How does the profit target interact with EOD drawdown on Bulenox Option 2?
On Bulenox Option 2, the drawdown floor only updates at 5 PM CT each session close based on your closing equity high. Intraday swings do not move the floor. This gives you room to absorb intraday volatility without damaging your drawdown ceiling, which makes it easier to grow steadily toward the profit target without getting stopped out on unrealized moves.
What is the easiest Bulenox account size to qualify on?
By the target-to-drawdown ratio, the $50K account is the most balanced. The $3,000 profit target sits against a $2,500 trailing drawdown on Option 1, giving a 1.2x ratio. The $25K is the hardest in relative terms at 1:1 on Option 1 with no room for a full drawdown day before passing. Larger sizes have higher absolute targets but better ratios.
How many trading days does it take to pass Bulenox qualification?
It depends on strategy and account size, but most disciplined traders take 8–18 trading days. Paul passed the $50K Option 2 in 11 trading days trading NQ with 1–2 contracts. A conservative approach averaging $250–$400 net per day on the $50K would complete the $3,000 target in roughly 8–12 sessions, accounting for flat or small-loss days.
What happens after you hit the Bulenox profit target?
Once your Qualification account reaches the profit target without breaching the drawdown, Bulenox notifies you by email and through the dashboard. You then pay a one-time activation fee to receive your Master Account credentials. There are no additional profit targets on the Master Account, focus shifts to building withdrawable profits and managing the 40% consistency rule at payout time.
Does the 40% consistency rule apply during Bulenox qualification?
No. The Bulenox 40% consistency rule does not apply during the Qualification phase. It only activates on the Master Account when you submit a payout request. During qualification, you are free to have one large profit day followed by smaller days without any rule violation. The rule measures your profit distribution at withdrawal time, not during the evaluation.

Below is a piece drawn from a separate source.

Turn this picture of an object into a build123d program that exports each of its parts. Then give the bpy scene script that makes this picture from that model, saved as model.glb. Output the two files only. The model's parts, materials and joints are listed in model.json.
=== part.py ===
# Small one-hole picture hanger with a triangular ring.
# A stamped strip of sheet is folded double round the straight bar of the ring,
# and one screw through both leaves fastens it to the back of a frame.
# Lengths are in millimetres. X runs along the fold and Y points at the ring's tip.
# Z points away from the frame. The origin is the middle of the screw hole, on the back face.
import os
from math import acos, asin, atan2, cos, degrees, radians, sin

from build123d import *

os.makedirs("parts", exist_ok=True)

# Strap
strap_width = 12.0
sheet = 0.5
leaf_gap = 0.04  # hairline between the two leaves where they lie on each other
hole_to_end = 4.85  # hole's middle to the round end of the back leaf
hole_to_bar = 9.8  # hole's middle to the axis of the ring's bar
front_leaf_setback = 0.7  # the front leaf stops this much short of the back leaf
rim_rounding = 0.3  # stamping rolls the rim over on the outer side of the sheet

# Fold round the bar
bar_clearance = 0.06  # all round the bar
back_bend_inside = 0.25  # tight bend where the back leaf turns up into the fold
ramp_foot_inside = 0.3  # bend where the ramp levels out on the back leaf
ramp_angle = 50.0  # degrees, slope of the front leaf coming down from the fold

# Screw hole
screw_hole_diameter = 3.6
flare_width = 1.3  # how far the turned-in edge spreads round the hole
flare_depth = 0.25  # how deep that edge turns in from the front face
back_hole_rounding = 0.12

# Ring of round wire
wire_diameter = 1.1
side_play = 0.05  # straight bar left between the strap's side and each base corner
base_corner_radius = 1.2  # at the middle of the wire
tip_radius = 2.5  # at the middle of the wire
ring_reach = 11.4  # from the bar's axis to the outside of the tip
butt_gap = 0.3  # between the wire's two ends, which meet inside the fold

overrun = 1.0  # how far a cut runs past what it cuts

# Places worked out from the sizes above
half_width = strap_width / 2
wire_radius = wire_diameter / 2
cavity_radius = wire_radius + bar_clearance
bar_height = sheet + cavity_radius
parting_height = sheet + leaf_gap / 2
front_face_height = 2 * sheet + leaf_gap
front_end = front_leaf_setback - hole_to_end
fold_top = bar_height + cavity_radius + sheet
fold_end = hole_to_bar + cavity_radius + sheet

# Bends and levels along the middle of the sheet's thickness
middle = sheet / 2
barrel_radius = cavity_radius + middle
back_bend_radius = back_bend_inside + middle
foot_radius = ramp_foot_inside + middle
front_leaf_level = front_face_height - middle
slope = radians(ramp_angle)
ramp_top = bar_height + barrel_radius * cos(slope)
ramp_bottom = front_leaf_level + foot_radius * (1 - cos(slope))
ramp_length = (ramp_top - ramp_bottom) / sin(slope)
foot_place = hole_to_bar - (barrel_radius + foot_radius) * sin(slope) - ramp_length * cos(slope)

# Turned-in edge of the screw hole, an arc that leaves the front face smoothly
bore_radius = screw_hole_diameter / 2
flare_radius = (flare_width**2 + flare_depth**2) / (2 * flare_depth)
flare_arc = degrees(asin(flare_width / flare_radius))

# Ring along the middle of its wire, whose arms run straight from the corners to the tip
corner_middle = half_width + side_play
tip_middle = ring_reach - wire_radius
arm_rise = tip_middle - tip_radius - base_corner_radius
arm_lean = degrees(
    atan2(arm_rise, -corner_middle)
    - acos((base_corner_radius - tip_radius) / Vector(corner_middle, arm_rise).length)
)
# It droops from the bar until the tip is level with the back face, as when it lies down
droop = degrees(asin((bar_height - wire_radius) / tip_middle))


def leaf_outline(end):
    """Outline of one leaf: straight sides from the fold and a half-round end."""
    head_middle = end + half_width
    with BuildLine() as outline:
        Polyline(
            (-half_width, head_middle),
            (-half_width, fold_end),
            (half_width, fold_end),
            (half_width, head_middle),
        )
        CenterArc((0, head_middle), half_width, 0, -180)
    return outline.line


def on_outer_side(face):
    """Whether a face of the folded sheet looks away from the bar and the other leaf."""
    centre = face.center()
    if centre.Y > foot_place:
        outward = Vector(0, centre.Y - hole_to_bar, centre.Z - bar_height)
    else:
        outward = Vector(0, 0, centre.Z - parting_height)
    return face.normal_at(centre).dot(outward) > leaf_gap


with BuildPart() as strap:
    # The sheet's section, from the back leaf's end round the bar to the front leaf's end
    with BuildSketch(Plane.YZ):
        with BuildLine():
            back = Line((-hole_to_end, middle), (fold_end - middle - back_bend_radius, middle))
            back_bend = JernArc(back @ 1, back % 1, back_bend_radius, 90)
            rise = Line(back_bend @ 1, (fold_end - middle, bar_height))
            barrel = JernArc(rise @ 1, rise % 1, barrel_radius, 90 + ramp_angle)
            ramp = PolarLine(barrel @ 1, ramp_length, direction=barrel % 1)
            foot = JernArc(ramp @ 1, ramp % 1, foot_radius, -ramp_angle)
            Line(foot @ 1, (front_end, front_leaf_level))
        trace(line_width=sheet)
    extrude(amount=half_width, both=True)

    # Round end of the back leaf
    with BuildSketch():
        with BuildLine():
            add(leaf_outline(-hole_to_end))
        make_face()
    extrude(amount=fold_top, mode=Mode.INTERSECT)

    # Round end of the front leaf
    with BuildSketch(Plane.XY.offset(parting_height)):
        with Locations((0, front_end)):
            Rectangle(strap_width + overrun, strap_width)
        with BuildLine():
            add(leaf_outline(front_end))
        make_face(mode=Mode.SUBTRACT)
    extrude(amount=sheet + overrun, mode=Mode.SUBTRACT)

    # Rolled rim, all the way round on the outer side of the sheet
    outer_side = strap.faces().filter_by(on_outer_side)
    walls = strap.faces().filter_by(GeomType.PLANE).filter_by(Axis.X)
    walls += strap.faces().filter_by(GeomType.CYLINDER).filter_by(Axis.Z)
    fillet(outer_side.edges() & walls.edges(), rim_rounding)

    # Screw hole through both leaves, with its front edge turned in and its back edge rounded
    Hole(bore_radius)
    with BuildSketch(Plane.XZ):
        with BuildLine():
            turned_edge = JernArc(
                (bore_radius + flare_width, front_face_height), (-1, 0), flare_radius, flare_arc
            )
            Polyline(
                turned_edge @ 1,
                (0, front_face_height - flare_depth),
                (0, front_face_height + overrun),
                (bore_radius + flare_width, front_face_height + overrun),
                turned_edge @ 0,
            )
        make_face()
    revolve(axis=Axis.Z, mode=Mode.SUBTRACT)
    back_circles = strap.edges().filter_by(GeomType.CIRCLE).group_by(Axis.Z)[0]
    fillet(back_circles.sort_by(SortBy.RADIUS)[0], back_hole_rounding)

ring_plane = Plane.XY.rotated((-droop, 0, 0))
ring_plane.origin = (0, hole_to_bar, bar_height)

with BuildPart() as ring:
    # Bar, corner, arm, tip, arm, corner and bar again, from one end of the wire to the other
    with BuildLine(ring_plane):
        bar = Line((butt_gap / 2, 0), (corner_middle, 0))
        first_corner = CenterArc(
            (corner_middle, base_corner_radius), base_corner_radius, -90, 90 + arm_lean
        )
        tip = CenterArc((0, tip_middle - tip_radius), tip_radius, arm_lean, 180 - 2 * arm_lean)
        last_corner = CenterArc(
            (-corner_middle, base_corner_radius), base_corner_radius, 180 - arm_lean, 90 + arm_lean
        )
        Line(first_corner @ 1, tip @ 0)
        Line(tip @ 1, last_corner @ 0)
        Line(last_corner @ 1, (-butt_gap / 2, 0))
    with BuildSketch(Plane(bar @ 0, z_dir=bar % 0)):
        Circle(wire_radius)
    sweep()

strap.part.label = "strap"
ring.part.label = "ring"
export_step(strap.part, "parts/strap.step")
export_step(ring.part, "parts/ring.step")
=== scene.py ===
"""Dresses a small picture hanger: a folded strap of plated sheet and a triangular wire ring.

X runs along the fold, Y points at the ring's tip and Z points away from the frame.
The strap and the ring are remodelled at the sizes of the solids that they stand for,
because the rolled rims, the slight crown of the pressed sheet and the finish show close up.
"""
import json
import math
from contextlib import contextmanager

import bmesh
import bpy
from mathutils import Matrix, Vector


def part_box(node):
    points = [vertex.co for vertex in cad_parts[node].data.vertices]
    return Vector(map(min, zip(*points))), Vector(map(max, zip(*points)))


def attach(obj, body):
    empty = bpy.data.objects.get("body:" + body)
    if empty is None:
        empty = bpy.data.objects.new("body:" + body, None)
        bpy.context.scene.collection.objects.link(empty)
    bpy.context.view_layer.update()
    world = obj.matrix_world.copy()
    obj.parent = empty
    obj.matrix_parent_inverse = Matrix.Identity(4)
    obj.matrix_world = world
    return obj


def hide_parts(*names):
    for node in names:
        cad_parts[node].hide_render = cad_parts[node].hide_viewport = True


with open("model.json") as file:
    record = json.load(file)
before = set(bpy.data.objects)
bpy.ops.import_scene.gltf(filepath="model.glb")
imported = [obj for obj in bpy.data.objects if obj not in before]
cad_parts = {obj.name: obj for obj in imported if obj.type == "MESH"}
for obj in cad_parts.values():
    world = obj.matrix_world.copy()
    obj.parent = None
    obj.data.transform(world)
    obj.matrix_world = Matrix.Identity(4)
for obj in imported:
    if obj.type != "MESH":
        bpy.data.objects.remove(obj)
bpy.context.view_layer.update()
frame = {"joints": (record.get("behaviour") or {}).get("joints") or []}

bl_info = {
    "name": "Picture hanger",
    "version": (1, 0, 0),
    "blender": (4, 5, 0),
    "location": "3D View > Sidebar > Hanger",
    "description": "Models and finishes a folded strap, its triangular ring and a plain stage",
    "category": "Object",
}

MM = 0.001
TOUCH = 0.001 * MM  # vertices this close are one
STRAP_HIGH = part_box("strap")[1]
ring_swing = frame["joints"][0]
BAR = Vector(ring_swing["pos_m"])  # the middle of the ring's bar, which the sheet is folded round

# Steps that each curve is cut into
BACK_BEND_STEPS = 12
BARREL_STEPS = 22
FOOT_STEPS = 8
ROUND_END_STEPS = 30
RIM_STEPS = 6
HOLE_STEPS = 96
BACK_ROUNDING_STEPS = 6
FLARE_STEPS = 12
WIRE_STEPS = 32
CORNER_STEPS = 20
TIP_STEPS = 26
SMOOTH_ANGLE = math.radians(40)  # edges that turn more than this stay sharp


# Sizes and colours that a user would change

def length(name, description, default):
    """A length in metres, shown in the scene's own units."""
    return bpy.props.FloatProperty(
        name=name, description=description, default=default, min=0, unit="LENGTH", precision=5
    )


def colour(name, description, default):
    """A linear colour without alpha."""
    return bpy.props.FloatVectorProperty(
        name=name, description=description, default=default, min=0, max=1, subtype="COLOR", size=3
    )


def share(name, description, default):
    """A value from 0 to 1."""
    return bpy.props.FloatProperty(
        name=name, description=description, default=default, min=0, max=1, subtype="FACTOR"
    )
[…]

How does Bulenox compare to Apex Trader Funding on profit targets?
Bulenox and Apex both use a 6% profit target on their $50K accounts, meaning both require $3,000 to qualify. The key difference is minimum trading days: Apex requires 7 trading days before qualifying, while Bulenox requires none. Both firms have trailing drawdown mechanics, though the dollar amounts and calculation methods differ. See the full comparison at bulenox-vs-apex.
How does Bulenox compare to Topstep on profit targets?
Topstep's $50K account profit target is $3,000, identical to Bulenox's $50K target on a percentage basis. Topstep requires a minimum number of trading days to qualify, whereas Bulenox has no minimum. Bulenox uses a flat 6% target across all sizes. For a detailed breakdown, see bulenox-vs-topstep.
Can the Bulenox drawdown lock before you hit the profit target?
On the Master Account, yes. Bulenox's trailing and EOD drawdown floors stop moving once they reach your initial starting balance plus $100. For example, on a $50K Master Account, the floor locks permanently at $50,100, giving you a fixed safety net. This lock only applies to the Master phase, not during Qualification.